Neuropsychological and Neurological Evaluations

Neuropsychological testing was performed one to two days before surgery.[16,18] This testing was repeated one month (four to six weeks) after surgery during the patient's postoperative clinic visit with their surgeon. The cognitive testing battery evaluated domains reported to be adversely affected by cardiac surgery.[19] The battery consisted of the Rey Auditory Verbal Learning Test; Rey Complex Figure Test; Symbol Digit Modalities Test; Trail Making A and B; Controlled Oral Word Association Test; and the Grooved Pegboard Test as we have previously described.[16,18,20] The tests were grouped into the following cognitive domains: attention (Rey Auditory Verbal Learning Test I correct); memory (Rey Auditory Verbal Learning Test V correct, Rey Auditory Verbal Learning Test IX correct); visuoconstruction (Rey Complex Figure Test copy trial score); verbal fluency (Controlled Oral Word Association Test letters F, A, S); processing speed (Symbol Digit Modalities Test correct, Trail Making Test A); executive function (Trail Making Test B); and fine motor speed (Grooved Pegboard, dominant and non-dominant hand).[14,18] The Beck Depression Inventory was administered to assess depressive symptoms at each testing session.[21] This test is a 21-item questionnaire that assesses self-reported symptoms including such items as self-dislike, suicidal ideation, insomnia, and sadness. The score for each item ranges from 0–3 that are then summarized on a scale ranging from 0 to 63. Scores of 14–19, 20–28, 29–63 are considered to represent mild, moderate, and severe depression, respectively. A cut-off of > 13 was used as a dichotomous definition of depression. The patients were assessed at the same testing periods with the SF-36 short form of the RAND Medical Outcomes Study (MOS) health-related quality of life questionnaire.[22] This questionnaire is a multi-item scale that measures 8 health-related concepts: physical function, social function, physical role, emotional role, mental health, energy, pain, and general health perceptions. Anxiety was assessed using the Beck State-Trait Anxiety Inventory that assesses self-reported ratings of anxiety on a four-point Likert scale.[23] This inventory rates two types of anxiety: state anxiety or anxiety related to an event; and trait anxiety, or anxiety as a personal characteristic.

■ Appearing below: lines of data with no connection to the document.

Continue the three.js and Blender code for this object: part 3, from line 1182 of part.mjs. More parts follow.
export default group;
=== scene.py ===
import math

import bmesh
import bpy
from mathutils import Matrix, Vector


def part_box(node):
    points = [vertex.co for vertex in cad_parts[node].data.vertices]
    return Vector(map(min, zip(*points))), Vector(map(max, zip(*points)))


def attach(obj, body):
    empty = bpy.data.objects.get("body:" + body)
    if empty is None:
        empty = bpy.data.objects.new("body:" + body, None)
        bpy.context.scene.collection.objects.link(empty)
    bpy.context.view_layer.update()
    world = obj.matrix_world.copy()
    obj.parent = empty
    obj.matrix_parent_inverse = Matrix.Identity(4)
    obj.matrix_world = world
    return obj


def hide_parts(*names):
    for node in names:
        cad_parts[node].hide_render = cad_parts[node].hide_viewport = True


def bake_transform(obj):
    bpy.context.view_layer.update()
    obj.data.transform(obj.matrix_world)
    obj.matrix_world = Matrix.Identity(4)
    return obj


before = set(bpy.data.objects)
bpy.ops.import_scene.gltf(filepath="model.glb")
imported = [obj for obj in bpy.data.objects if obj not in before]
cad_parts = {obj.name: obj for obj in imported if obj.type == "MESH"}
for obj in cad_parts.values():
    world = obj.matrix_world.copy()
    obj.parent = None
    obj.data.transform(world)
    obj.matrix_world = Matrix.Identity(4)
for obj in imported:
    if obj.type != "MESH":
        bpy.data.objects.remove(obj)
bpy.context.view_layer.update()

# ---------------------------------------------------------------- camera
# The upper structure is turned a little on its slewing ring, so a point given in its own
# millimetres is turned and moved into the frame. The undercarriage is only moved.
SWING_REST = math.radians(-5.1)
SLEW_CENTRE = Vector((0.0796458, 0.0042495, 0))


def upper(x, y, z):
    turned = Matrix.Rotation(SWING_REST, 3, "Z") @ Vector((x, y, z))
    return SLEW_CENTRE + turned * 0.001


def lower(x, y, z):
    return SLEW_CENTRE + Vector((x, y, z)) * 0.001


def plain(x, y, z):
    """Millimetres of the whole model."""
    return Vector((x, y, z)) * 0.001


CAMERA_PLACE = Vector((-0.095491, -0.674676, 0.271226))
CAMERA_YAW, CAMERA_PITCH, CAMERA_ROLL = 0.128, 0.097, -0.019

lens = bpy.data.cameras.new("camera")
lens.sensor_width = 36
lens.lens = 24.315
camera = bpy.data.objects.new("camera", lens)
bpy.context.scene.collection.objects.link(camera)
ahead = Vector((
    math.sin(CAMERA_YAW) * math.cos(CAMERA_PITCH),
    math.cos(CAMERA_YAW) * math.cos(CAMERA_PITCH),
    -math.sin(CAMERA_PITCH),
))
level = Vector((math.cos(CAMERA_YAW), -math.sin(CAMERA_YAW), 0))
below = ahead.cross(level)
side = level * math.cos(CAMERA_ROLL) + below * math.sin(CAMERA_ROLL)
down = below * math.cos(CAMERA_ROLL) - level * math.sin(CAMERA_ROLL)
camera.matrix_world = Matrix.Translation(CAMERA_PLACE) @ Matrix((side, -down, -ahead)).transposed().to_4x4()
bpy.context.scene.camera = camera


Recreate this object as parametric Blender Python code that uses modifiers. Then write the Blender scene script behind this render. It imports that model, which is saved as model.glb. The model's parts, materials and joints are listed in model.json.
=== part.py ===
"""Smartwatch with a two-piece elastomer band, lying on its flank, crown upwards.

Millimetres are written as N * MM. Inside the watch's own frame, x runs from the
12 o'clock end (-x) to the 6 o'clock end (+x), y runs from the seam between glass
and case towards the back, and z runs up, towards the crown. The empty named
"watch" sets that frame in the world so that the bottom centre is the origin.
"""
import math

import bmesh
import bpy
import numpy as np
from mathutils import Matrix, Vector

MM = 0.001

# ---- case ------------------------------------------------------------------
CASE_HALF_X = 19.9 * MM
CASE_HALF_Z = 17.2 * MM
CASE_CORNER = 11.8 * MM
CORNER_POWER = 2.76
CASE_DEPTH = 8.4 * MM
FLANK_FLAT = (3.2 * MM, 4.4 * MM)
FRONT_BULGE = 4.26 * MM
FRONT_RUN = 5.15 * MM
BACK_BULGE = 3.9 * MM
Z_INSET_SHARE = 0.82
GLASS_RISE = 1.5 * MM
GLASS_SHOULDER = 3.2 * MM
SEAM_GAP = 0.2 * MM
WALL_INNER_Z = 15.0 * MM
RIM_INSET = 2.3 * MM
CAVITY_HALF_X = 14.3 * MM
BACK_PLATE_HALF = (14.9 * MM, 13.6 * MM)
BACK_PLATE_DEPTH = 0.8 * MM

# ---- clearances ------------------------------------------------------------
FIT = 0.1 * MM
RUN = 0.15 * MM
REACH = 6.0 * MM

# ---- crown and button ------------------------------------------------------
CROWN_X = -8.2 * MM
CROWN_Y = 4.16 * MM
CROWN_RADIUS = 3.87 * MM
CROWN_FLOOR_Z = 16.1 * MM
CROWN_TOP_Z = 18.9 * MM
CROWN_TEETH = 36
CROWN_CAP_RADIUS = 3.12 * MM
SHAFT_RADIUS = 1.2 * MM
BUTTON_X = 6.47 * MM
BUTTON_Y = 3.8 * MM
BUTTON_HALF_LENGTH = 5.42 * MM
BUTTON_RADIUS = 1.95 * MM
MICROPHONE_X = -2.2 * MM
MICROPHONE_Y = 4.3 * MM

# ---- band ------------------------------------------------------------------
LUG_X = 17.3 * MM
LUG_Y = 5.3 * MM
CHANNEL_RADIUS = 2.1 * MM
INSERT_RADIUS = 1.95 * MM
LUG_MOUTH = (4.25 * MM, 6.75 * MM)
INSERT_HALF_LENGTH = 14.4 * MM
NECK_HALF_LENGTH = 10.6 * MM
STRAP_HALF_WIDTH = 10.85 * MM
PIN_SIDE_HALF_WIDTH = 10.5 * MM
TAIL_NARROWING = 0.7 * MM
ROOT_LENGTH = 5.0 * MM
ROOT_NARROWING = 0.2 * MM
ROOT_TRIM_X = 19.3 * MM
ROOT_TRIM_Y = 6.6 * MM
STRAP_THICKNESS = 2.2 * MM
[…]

The patients were evaluated by their physicians and nurses daily for any acute mental status changes including abnormalities in arousal, memory, or cognition. A diagnosis of clinical delirium was entered into the medical record using International Classification of Diseases-10th Revision (Codes F05 or G93.40) criteria.


The primary outcomes were changes in cognitive function, defined as changes in Z-scores on each of the seven domains from baseline to one month postoperative time points. Secondary outcomes included the raw postoperative cognitive domain Z-scores, a composite postoperative neurocognitive dysfunction end-point, quality of life measurements, anxiety, and clinical complications (delirium, stroke, atrial fibrillation, intra-aortic balloon insertion, dialysis, multisystem organ failure, duration of ICU admission, duration of hospitalization, and death).[20] Postoperative neurocognitive dysfunction was defined by a clinically meaningful decline in cognitive function based on a change in composite Z-score, comprising all individual cognitive tests. Specifically, individual Z-scores were combined into a global Z-score at each time-point calculated from the average of the individual cognitive tests. These were then re-normalized using the mean and standard deviation of the tests at baseline.[20] Timed tests were multiplied by '-1' so that higher scores represented better performance. Prior studies have suggested that a decline in composite Z scores from baseline of 0.3 to 0.5 to be clinically important.[20,24] A difference between pre- and post-test > 0.3 was considered as postoperative neurocognitive dysfunction.[20]

Primary Exposure

The primary exposure was depressive symptomatology defined as a Beck Depression Inventory score > 13.